Identify and reproduce every line holding the string "axes".

════

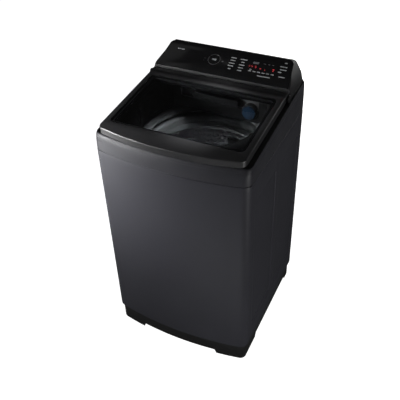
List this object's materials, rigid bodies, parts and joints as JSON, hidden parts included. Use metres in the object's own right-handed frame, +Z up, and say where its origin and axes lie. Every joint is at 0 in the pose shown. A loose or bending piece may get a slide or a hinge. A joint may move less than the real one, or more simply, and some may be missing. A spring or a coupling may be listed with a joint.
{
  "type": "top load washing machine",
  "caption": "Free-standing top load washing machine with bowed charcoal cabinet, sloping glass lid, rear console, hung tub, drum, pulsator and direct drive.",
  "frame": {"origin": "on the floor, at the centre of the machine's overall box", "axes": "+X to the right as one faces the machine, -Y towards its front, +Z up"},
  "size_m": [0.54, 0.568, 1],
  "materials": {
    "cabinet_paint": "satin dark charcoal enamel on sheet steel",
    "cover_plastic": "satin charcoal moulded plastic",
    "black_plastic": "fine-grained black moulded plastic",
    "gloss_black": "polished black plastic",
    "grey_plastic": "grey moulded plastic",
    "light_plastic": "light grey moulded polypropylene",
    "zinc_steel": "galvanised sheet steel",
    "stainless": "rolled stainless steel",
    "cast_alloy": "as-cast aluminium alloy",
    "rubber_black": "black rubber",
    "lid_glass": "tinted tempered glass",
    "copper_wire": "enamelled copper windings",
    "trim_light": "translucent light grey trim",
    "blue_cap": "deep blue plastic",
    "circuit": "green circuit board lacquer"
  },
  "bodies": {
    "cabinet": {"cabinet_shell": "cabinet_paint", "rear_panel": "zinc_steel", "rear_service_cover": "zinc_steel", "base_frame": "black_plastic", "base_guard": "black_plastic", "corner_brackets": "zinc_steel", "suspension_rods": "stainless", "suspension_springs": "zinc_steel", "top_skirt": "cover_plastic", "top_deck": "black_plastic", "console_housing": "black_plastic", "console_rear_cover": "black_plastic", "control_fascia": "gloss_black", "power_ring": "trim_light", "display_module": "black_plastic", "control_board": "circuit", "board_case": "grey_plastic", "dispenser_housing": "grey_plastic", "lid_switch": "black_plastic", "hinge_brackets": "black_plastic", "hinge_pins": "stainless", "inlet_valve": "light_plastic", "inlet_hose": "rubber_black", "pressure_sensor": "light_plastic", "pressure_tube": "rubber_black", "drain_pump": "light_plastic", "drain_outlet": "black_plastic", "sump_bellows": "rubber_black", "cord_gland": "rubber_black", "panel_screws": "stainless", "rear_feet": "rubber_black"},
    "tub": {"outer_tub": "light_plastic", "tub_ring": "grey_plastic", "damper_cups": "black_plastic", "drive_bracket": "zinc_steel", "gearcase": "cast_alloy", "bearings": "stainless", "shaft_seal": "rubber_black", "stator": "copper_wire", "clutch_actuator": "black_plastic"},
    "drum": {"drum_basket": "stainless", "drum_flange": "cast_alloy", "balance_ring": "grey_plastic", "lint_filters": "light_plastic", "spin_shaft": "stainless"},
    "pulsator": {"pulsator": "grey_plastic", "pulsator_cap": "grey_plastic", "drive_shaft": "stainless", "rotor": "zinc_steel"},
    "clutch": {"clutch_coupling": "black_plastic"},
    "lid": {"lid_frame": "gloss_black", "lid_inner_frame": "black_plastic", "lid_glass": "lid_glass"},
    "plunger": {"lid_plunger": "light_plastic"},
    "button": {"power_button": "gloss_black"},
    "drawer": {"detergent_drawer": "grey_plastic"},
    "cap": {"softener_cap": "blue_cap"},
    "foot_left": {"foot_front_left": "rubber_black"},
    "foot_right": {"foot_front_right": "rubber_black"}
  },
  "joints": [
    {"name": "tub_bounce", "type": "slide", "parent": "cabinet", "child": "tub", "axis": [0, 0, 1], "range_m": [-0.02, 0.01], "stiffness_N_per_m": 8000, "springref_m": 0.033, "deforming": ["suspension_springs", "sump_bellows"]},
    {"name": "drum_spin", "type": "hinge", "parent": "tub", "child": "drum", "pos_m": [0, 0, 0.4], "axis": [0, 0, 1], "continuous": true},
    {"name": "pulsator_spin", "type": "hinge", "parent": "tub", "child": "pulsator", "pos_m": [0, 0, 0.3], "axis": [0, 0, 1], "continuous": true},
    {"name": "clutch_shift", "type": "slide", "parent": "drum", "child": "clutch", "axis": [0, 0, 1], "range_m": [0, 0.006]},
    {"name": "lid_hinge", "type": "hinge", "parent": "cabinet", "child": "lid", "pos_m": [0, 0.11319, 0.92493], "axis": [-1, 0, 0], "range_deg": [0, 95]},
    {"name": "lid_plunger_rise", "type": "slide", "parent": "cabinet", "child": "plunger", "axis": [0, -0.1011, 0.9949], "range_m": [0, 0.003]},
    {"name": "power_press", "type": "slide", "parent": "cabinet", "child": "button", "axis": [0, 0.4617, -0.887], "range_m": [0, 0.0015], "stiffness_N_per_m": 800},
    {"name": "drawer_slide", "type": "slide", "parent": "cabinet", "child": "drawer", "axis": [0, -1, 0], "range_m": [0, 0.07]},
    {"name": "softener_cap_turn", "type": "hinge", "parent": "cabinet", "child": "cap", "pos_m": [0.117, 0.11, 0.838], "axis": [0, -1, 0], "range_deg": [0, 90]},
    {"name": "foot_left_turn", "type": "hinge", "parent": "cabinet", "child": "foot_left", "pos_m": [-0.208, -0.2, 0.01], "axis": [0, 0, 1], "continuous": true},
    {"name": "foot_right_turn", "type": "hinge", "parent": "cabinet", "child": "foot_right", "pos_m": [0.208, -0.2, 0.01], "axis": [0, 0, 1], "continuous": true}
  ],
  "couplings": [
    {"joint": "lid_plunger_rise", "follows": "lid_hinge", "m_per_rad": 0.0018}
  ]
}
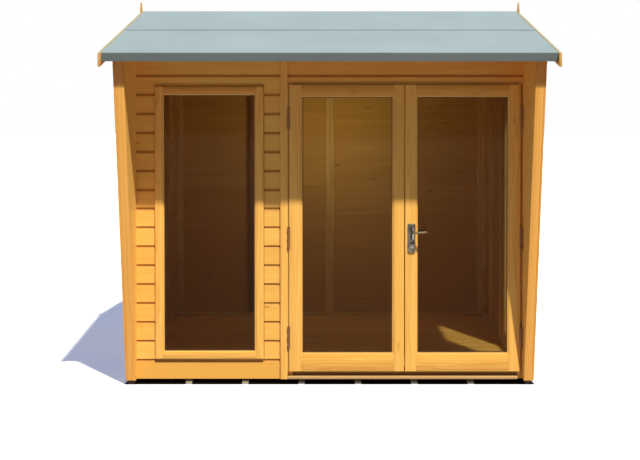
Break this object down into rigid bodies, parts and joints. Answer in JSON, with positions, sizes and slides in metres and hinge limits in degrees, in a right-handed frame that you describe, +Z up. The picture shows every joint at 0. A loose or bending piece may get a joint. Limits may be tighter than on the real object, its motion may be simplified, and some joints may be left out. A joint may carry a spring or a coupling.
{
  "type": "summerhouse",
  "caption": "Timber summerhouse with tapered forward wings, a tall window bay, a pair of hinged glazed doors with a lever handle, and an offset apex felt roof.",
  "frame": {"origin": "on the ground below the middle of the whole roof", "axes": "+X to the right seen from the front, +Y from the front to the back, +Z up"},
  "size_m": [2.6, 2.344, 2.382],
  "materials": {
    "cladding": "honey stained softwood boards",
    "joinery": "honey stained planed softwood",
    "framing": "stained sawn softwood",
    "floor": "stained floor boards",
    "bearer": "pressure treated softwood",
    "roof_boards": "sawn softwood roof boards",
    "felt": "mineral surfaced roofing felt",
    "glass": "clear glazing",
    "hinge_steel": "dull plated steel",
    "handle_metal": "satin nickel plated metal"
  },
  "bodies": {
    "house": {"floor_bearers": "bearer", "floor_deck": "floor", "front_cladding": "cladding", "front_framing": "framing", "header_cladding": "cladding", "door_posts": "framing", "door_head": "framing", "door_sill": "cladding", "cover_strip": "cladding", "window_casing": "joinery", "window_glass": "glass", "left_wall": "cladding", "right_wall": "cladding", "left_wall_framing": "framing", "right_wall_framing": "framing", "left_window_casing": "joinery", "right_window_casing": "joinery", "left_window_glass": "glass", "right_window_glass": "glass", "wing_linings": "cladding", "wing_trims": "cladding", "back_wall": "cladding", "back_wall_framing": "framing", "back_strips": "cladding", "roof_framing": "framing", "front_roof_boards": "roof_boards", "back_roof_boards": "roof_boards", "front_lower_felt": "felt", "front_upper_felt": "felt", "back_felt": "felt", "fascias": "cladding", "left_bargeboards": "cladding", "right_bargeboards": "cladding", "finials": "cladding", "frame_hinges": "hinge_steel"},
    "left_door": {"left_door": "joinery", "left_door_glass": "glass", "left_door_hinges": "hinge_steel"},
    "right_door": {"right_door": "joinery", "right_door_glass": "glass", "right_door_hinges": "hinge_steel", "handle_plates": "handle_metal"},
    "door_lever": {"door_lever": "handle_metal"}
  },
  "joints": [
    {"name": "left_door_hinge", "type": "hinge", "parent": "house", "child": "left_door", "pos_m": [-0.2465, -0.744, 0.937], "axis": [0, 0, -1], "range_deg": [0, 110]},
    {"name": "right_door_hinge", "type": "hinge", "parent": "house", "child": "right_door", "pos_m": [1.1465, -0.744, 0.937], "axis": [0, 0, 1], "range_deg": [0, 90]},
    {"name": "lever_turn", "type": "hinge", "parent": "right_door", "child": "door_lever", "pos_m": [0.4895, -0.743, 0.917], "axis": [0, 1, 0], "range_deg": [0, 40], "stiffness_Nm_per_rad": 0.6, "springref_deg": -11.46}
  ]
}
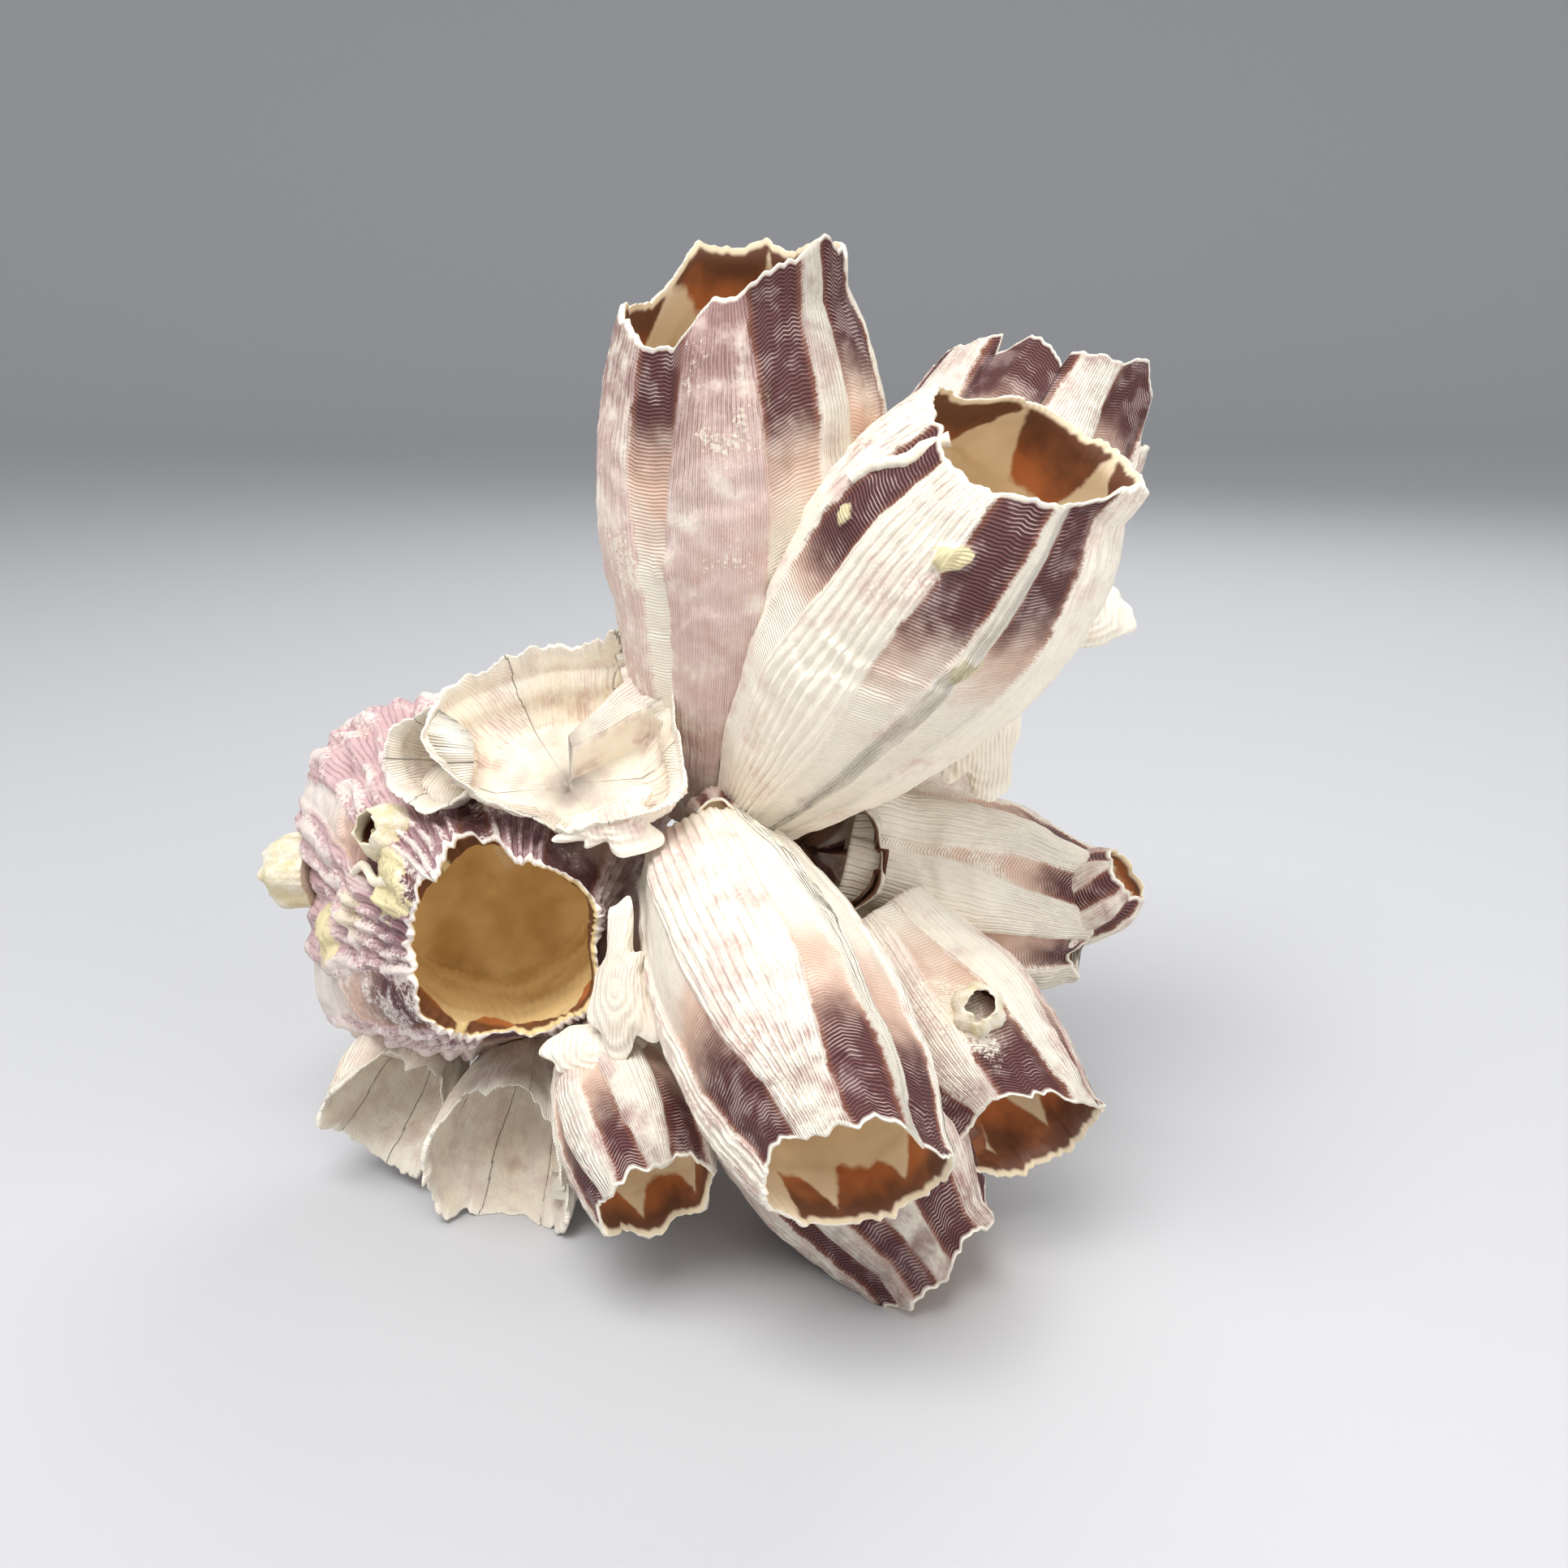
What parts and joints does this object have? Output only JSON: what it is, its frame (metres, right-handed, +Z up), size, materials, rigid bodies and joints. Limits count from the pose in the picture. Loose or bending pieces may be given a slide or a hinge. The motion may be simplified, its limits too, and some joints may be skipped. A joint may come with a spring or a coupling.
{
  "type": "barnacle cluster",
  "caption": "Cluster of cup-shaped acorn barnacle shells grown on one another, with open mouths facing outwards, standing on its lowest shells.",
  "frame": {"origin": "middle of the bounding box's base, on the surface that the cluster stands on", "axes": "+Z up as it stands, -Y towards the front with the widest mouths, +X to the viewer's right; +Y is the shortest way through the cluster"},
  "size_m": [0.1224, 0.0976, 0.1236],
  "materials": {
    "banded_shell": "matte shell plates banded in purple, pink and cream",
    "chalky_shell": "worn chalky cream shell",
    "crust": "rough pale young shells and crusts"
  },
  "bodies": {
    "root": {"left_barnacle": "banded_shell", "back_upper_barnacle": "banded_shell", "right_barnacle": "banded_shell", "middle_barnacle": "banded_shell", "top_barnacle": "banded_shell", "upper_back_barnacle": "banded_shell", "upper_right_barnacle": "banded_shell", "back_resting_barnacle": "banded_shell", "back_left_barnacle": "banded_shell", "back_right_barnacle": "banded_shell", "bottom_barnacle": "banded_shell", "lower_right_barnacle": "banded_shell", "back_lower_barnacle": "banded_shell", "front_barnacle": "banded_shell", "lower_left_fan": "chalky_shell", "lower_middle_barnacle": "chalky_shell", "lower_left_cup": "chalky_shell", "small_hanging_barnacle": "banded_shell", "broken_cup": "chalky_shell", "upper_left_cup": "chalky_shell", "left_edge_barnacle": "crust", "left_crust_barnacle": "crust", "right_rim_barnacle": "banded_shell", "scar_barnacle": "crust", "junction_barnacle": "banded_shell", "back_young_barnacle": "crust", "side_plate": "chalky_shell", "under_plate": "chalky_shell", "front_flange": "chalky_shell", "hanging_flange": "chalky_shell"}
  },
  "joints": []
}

════

### ANSWER TO THIS TASK
List this object's materials, rigid bodies, parts and joints as JSON, hidden parts included. Use metres in the object's own right-handed frame, +Z up, and say where its origin and axes lie. Every joint is at 0 in the pose shown. A loose or bending piece may get a slide or a hinge. A joint may move less than the real one, or more simply, and some may be missing. A spring or a coupling may be listed with a joint.
  "frame": {"origin": "on the floor, at the centre of the machine's overall box", "axes": "+X to the right as one faces the machine, -Y towards its front, +Z up"},
  "frame": {"origin": "on the ground below the middle of the whole roof", "axes": "+X to the right seen from the front, +Y from the front to the back, +Z up"},
  "frame": {"origin": "middle of the bounding box's base, on the surface that the cluster stands on", "axes": "+Z up as it stands, -Y towards the front with the widest mouths, +X to the viewer's right; +Y is the shortest way through the cluster"},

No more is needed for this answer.